◆ Required task ◆
Extract every line that contains the string "axes".

>> Start

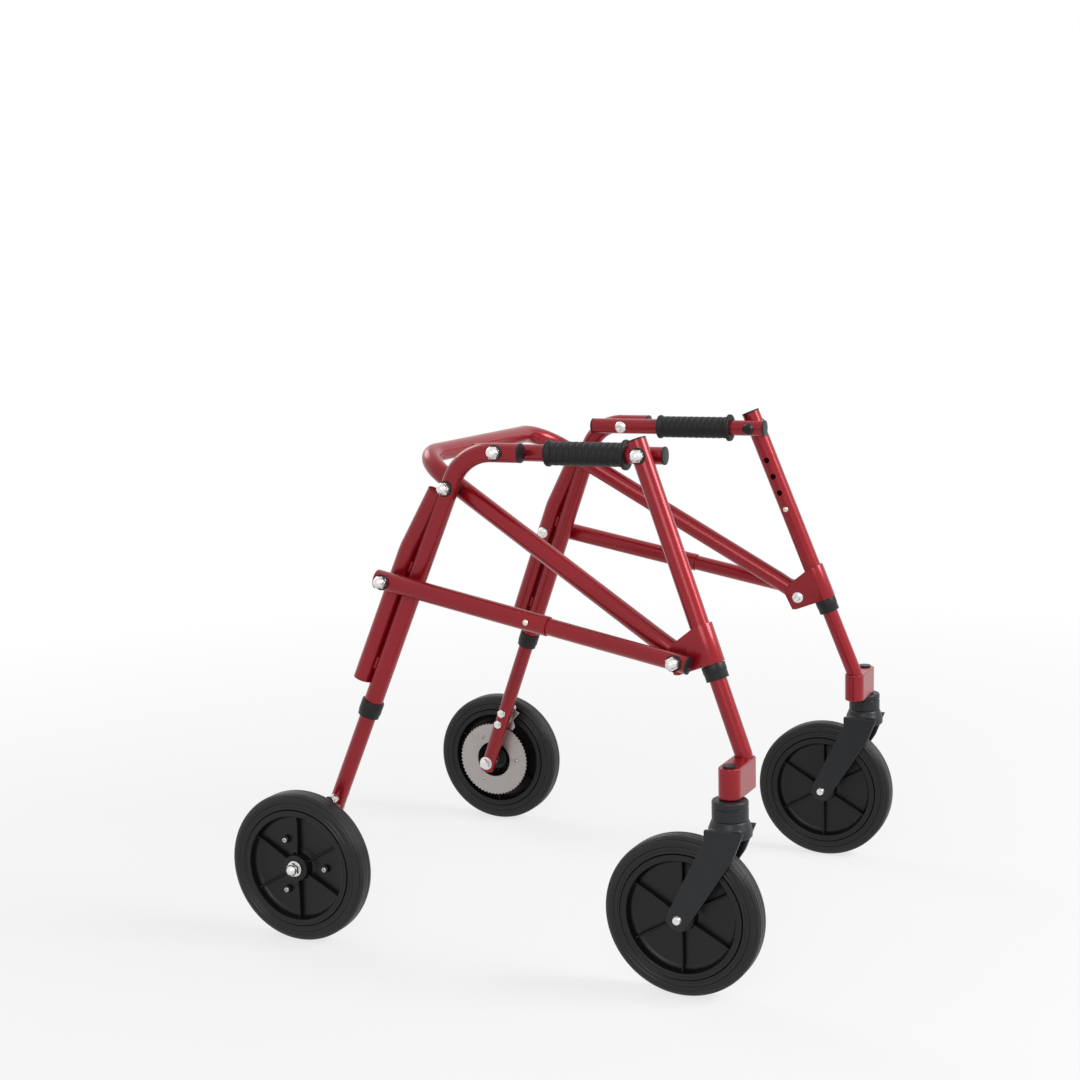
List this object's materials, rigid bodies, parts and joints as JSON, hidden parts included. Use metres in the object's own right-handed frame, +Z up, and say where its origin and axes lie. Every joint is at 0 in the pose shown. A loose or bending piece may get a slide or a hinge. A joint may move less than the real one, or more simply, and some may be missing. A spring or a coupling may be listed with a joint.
{
  "type": "folding walker",
  "caption": "Folding posterior walker for a child: bent-tube side frames, telescoping braces, swivel front casters and ratcheted rear wheels",
  "frame": {"origin": "on the floor under the middle of the walker", "axes": "+Z up, the user faces -Y, +X is the user's left"},
  "size_m": [0.6792, 0.7512, 0.6815],
  "materials": {
    "red_tube": "metallic candy red",
    "chrome": "bright plated",
    "steel": "stamped steel",
    "black_plastic": "fine moulded grain",
    "fork_nylon": "glass-filled nylon",
    "tyre": "smooth solid tyre",
    "grip": "ribbed rubber"
  },
  "bodies": {
    "frame": {"cross_frame": "red_tube"},
    "left_leg": {"left_rear_leg": "red_tube", "left_rear_leg_trim": "black_plastic", "left_rear_pivot_bolts": "chrome"},
    "left_lower_rear": {"left_rear_lower_tube": "red_tube", "left_rear_axle": "chrome", "left_pawl_bolts": "chrome"},
    "left_pawl": {"left_pawl_lever": "steel"},
    "left_rear_wheel": {"left_rear_tyre": "tyre", "left_rear_rim": "black_plastic", "left_ratchet_ring": "steel", "left_ring_screws": "steel"},
    "left_upright": {"left_front_upright": "red_tube", "left_front_bracket": "red_tube", "left_front_trim": "black_plastic", "left_front_pivot_bolts": "chrome"},
    "left_lower_front": {"left_front_lower_tube": "red_tube", "left_caster_block": "red_tube"},
    "left_fork": {"left_caster_fork": "fork_nylon", "left_caster_stem": "fork_nylon", "left_caster_axle": "chrome"},
    "left_caster_wheel": {"left_caster_tyre": "tyre", "left_caster_rim": "black_plastic"},
    "left_handle": {"left_handle_tube": "red_tube", "left_handle_grip": "grip", "left_handle_caps": "black_plastic"},
    "left_brace_outer": {"left_brace_sleeve": "red_tube"},
    "left_brace_inner": {"left_brace_inner_tube": "red_tube"},
    "left_brace_lock": {"left_brace_button": "chrome"},
    "left_height_lock": {"left_height_button": "chrome"},
    "right_leg": {"right_rear_leg": "red_tube", "right_rear_leg_trim": "black_plastic", "right_rear_pivot_bolts": "chrome"},
    "right_lower_rear": {"right_rear_lower_tube": "red_tube", "right_rear_axle": "chrome", "right_pawl_bolts": "chrome"},
    "right_pawl": {"right_pawl_lever": "steel"},
    "right_rear_wheel": {"right_rear_tyre": "tyre", "right_rear_rim": "black_plastic", "right_ratchet_ring": "steel", "right_ring_screws": "steel"},
    "right_upright": {"right_front_upright": "red_tube", "right_front_bracket": "red_tube", "right_front_trim": "black_plastic", "right_front_pivot_bolts": "chrome"},
    "right_lower_front": {"right_front_lower_tube": "red_tube", "right_caster_block": "red_tube"},
    "right_fork": {"right_caster_fork": "fork_nylon", "right_caster_stem": "fork_nylon", "right_caster_axle": "chrome"},
    "right_caster_wheel": {"right_caster_tyre": "tyre", "right_caster_rim": "black_plastic"},
    "right_handle": {"right_handle_tube": "red_tube", "right_handle_grip": "grip", "right_handle_caps": "black_plastic"},
    "right_brace_outer": {"right_brace_sleeve": "red_tube"},
    "right_brace_inner": {"right_brace_inner_tube": "red_tube"},
    "right_brace_lock": {"right_brace_button": "chrome"},
    "right_height_lock": {"right_height_button": "chrome"}
  },
  "joints": [
    {"name": "left_fold", "type": "hinge", "parent": "frame", "child": "left_leg", "pos_m": [0.22732, 0.07479, 0.60841], "axis": [-0.9973, 0, -0.0732], "range_deg": [0, 42]},
    {"name": "left_upright_fold", "type": "hinge", "parent": "frame", "child": "left_upright", "pos_m": [0.24216, -0.25568, 0.40637], "axis": [-0.9973, 0, -0.0732], "range_deg": [0, 14]},
    {"name": "left_handle_pivot", "type": "hinge", "parent": "left_leg", "child": "left_handle", "pos_m": [0.22381, 0.004, 0.65623], "axis": [-0.9973, 0, -0.0732], "range_deg": [-58.86, 0]},
    {"name": "left_brace_pivot", "type": "hinge", "parent": "left_leg", "child": "left_brace_outer", "pos_m": [0.23631, 0.15081, 0.48602], "axis": [-0.9973, 0, -0.0732], "range_deg": [-42.11, 0]},
    {"name": "left_brace_slide", "type": "slide", "parent": "left_brace_outer", "child": "left_brace_inner", "axis": [-0.0141, 0.9812, 0.1923], "range_m": [0, 0.10347]},
    {"name": "left_rear_height", "type": "slide", "parent": "left_leg", "child": "left_lower_rear", "axis": [-0.0682, -0.3649, 0.9286], "range_m": [0, 0.0508]},
    {"name": "left_front_height", "type": "slide", "parent": "left_upright", "child": "left_lower_front", "axis": [-0.0684, 0.3584, 0.9311], "range_m": [0, 0.0508]},
    {"name": "left_rear_wheel_spin", "type": "hinge", "parent": "left_lower_rear", "child": "left_rear_wheel", "pos_m": [0.30705, 0.27398, 0.1015], "axis": [1, 0, 0], "continuous": true},
    {"name": "left_pawl_lift", "type": "hinge", "parent": "left_lower_rear", "child": "left_pawl", "pos_m": [0.25957, 0.24735, 0.16928], "axis": [-1, 0, 0], "range_deg": [0, 10]},
    {"name": "left_caster_swivel", "type": "hinge", "parent": "left_lower_front", "child": "left_fork", "pos_m": [0.30456, -0.3342, 0.2], "axis": [0, 0, 1], "continuous": true},
    {"name": "left_caster_spin", "type": "hinge", "parent": "left_fork", "child": "left_caster_wheel", "pos_m": [0.30456, -0.2742, 0.1015], "axis": [1, 0, 0], "continuous": true},
    {"name": "left_brace_button_press", "type": "slide", "parent": "left_brace_outer", "child": "left_brace_lock", "axis": [-0.9973, 0, -0.0732], "range_m": [0, 0.001], "stiffness_N_per_m": 400},
    {"name": "left_height_button_press", "type": "slide", "parent": "left_upright", "child": "left_height_lock", "axis": [0.9973, 0, 0.0732], "range_m": [0, 0.001], "stiffness_N_per_m": 400},
    {"name": "right_fold", "type": "hinge", "parent": "frame", "child": "right_leg", "pos_m": [-0.22732, 0.07479, 0.60841], "axis": [-0.9973, 0, 0.0732], "range_deg": [0, 42]},
    {"name": "right_upright_fold", "type": "hinge", "parent": "frame", "child": "right_upright", "pos_m": [-0.24216, -0.25568, 0.40637], "axis": [-0.9973, 0, 0.0732], "range_deg": [0, 14]},
    {"name": "right_handle_pivot", "type": "hinge", "parent": "right_leg", "child": "right_handle", "pos_m": [-0.22381, 0.004, 0.65623], "axis": [-0.9973, 0, 0.0732], "range_deg": [-58.86, 0]},
    {"name": "right_brace_pivot", "type": "hinge", "parent": "right_leg", "child": "right_brace_outer", "pos_m": [-0.23631, 0.15081, 0.48602], "axis": [-0.9973, 0, 0.0732], "range_deg": [-42.11, 0]},
    {"name": "right_brace_slide", "type": "slide", "parent": "right_brace_outer", "child": "right_brace_inner", "axis": [0.0141, 0.9812, 0.1923], "range_m": [0, 0.10347]},
    {"name": "right_rear_height", "type": "slide", "parent": "right_leg", "child": "right_lower_rear", "axis": [0.0682, -0.3649, 0.9286], "range_m": [0, 0.0508]},
    {"name": "right_front_height", "type": "slide", "parent": "right_upright", "child": "right_lower_front", "axis": [0.0684, 0.3584, 0.9311], "range_m": [0, 0.0508]},
    {"name": "right_rear_wheel_spin", "type": "hinge", "parent": "right_lower_rear", "child": "right_rear_wheel", "pos_m": [-0.30705, 0.27398, 0.1015], "axis": [1, 0, 0], "continuous": true},
    {"name": "right_pawl_lift", "type": "hinge", "parent": "right_lower_rear", "child": "right_pawl", "pos_m": [-0.25957, 0.24735, 0.16928], "axis": [-1, 0, 0], "range_deg": [0, 10]},
    {"name": "right_caster_swivel", "type": "hinge", "parent": "right_lower_front", "child": "right_fork", "pos_m": [-0.30456, -0.3342, 0.2], "axis": [0, 0, 1], "continuous": true},
    {"name": "right_caster_spin", "type": "hinge", "parent": "right_fork", "child": "right_caster_wheel", "pos_m": [-0.30456, -0.2742, 0.1015], "axis": [1, 0, 0], "continuous": true},
    {"name": "right_brace_button_press", "type": "slide", "parent": "right_brace_outer", "child": "right_brace_lock", "axis": [0.9973, 0, -0.0732], "range_m": [0, 0.001], "stiffness_N_per_m": 400},
    {"name": "right_height_button_press", "type": "slide", "parent": "right_upright", "child": "right_height_lock", "axis": [-0.9973, 0, 0.0732], "range_m": [0, 0.001], "stiffness_N_per_m": 400}
  ],
  "couplings": [
    {"joint": "right_upright_fold", "follows": "right_fold", "ratio": 0.33331},
    {"joint": "right_handle_pivot", "follows": "right_fold", "ratio": -1.4013},
    {"joint": "right_brace_pivot", "follows": "right_fold", "ratio": -1.0027},
    {"joint": "right_brace_slide", "follows": "right_fold", "m_per_rad": 0.14115},
    {"joint": "left_fold", "follows": "right_fold", "ratio": 1},
    {"joint": "left_upright_fold", "follows": "right_fold", "ratio": 0.33331},
    {"joint": "left_handle_pivot", "follows": "right_fold", "ratio": -1.4013},
    {"joint": "left_brace_pivot", "follows": "right_fold", "ratio": -1.0027},
    {"joint": "left_brace_slide", "follows": "right_fold", "m_per_rad": 0.14115}
  ]
}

>> End

◆ Task solution ◆
List this object's materials, rigid bodies, parts and joints as JSON, hidden parts included. Use metres in the object's own right-handed frame, +Z up, and say where its origin and axes lie. Every joint is at 0 in the pose shown. A loose or bending piece may get a slide or a hinge. A joint may move less than the real one, or more simply, and some may be missing. A spring or a coupling may be listed with a joint.
  "frame": {"origin": "on the floor under the middle of the walker", "axes": "+Z up, the user faces -Y, +X is the user's left"},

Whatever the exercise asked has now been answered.